From that network came one of his best clients—someone buying thousands of pieces at a time, spending $50,000 to $60,000 annually on promotional products.
The Underdog's Edge
Mouse Gregory's greatest asset isn't even his business acumen, though that's considerable. It's his refusal to accept that small means powerless.
"You have the same tools as big industry now,” he says. “You can utilize artificial intelligence properly to give you the same results that a big entity can be."
This isn't just theory for Mouse. He's lived on both sides of that equation. He's built businesses with five-figure client bases. He's also built himself back up from challenging financial seasons. Each experience taught him something essential: the size of your operation doesn't determine the size of your thinking.
That's precisely why he launched a second business, Marketing Mouse Trap, in 2024. The platform is designed as what he calls a "systems-as-a-solution" approach to help small business owners automate what larger companies hire entire teams to handle. "Your system can get the same results that you normally get with a salesperson," he explains.
The insight wasn't born from privilege. It came from necessity. When you've had to do five people's jobs alone, you learn how to systematize. When resources are limited, you become creative about efficiency. When you've navigated difficult seasons, you understand the psychology of what people actually need.
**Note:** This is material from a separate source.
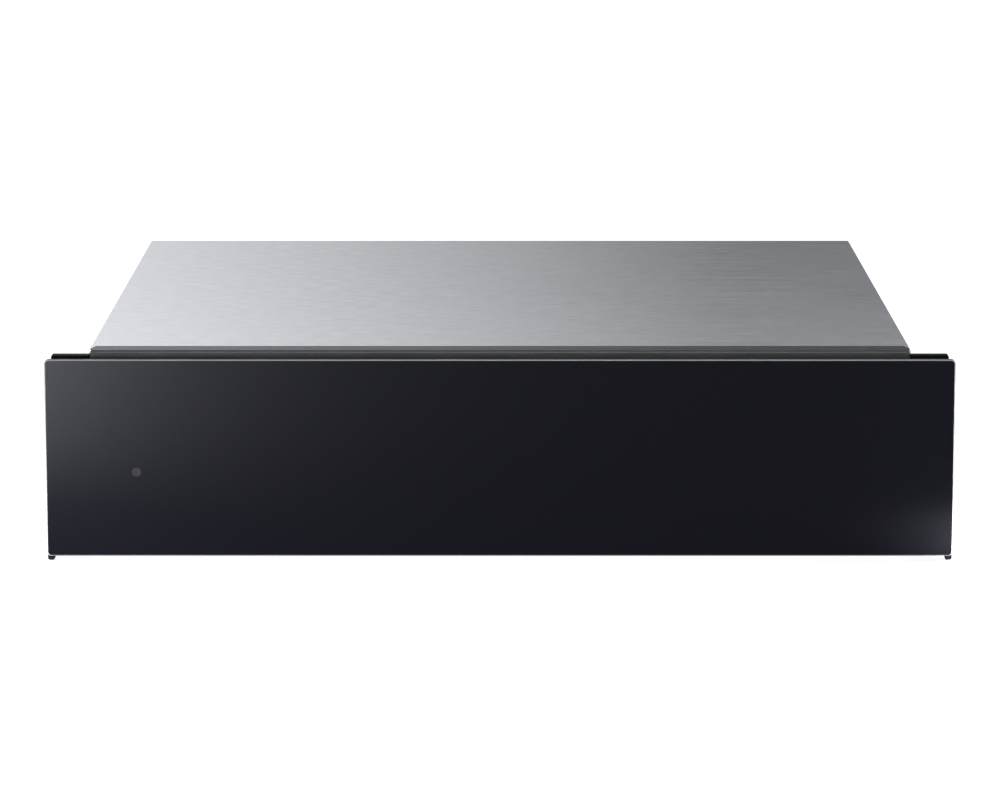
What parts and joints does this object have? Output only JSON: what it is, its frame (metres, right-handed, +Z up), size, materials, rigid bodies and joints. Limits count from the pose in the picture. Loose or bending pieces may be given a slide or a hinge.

Often, that's simply permission to think bigger.

The Mentor as a Resource
But maybe the most revealing part of Mouse's philosophy comes through in what he wants to become. His goal isn't just to be a successful entrepreneur. He wants to be a financial resource for others trying to build their own ventures.
He references the movie "Yes Man," where Jim Carrey's character works at a bank making small loans to people with big dreams. "Could you imagine what it would be like if every time you went to a bank there was a person that nobody really knew about that was giving away money?" he asks. "I want to be that person."
His vision is to eventually move to the right side of Robert Kiyosaki's cashflow quadrant—from self-employed to business owner to investor. With those resources, he plans to invest in people who are trying to make the same transition from self-employment to business ownership.
This is where the story circles back. Mouse learned early that resources matter. He's spent his career figuring out how to create, leverage, and maximize them. Now his greatest business aspiration isn't measured in personal wealth. It's measured in the number of people he can help shift from thinking small to refusing to play small.
The Practical Application
So what does this mean for you—whether you're bootstrapping a business, building in a competitive market, or trying to figure out your next move?
First, Mouse's cross-selling story teaches us that you don't need permission to see market opportunities. You need observation and action. He didn't start with capital or credentials. He started with a problem to solve and a willingness to try.
Second, his journey from Verizon employee to entrepreneur shows us the power of building relationships before you need them. Mouse didn't start his business cold. He leveraged years of authentic connections. The lesson isn't transactional networking; it's about being genuinely helpful and present long before you have something to sell.
Third, and maybe most importantly, recognize that scarcity can create clarity. When you've had to do more with less, you develop an instinct for what actually matters. And that instinct doesn't disappear when resources improve. It becomes your competitive advantage.
Mouse Gregory didn't become successful despite his constraints. He became successful because he refused to let them define what was possible. He saw small as an advantage: a chance to move fast, stay close to customers, and build systems that didn't require massive overhead to scale.
The size of your bank account, your client list, or your team doesn't determine the size of your thinking. That's a choice you make every day. And according to Mouse, that choice is the only one that really matters.